Over more than a century, the monogram has been renewed through dialogues with artists, designers, and stylists. The list of those allowed to leave their mark on the emblem is selective and impressive. The one who initiated this movement was Marc Jacobs, who during his tenure as artistic director believed the time had come to reinterpret a symbol that had remained untouched at Vuitton, with the help of Stephen Sprouse’s graffiti.
Long before it became common for designers to rethink fashion house heritage, Marc Jacobs, who took over creative direction in 1997, played with LV iconography with a sense of playfulness one would expect from him. It was Jacobs who invited some of his favorite contemporary artists, Stephen Sprouse, Takashi Murakami, Yayoi Kusama, and Richard Prince, to “deface” the monogram with neon graffiti, ironic cherries, and smiling anime flowers. They treated the monogram not as a sacred relic but as a postmodern artifact of pop culture, something to be discussed, debated, and contested. The idea emerged after he saw an old trunk belonging to Serge Gainsbourg, painted black and scratched, in the apartment of his daughter Charlotte. It took time to convince the house, as the monogram had never been altered before, but the result was a huge success that revitalized the emblem and turned the bags into pop icons. In 2003, he repeated that success, this time with Takashi Murakami, who introduced rainbow colors into the combination of initials and flowers, and later with Yayoi Kusama, both in 2012 and 2023. As the monogram’s popularity grew, so did the range of products covered in the pattern: hats, tights, and umbrellas are just some examples. Karl Lagerfeld, Frank Gehry, Cindy Sherman, Marc Newson, Christian Louboutin, and Rei Kawakubo are other notable talents who had the opportunity to approach the icon. For the brand’s 160th anniversary, the house invited them to create objects in the classic monogram palette.

Respect for this emblem is of crucial importance in the Vuitton family, where durability and heritage have been cultivated across generations, which, as Pierre-Louis believes, is what brought them to this point of success. “Our product is passed down to descendants. I always tell craftsmen that they need to imagine it moving through time, existing for hundreds of years.” Ultimately, tradition is the key for a brand that has survived two world wars, holds one of the most prestigious client lists in the world, and has transformed the monogram into a timeless status symbol.
TIMELINE
1896: Georges Vuitton creates the monogram for printing on trunks.

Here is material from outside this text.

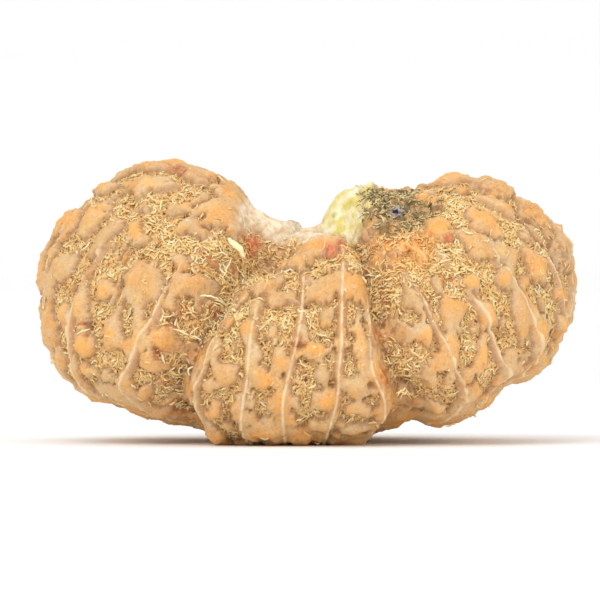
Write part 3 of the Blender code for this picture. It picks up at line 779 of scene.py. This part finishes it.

1959: Louis Vuitton begins developing bags with the monogram. The first model was Speedy.
2001: Stephen Sprouse is commissioned to redesign the emblem using his signature graffiti.
2003: Takashi Murakami is invited to collaborate. The success was so great that the collaboration was repeated in 2006 and 2008, and again in 2025.
2012: Yayoi Kusama signs a collaboration featuring monogram bags covered in polka dots. The collaboration was repeated in 2023.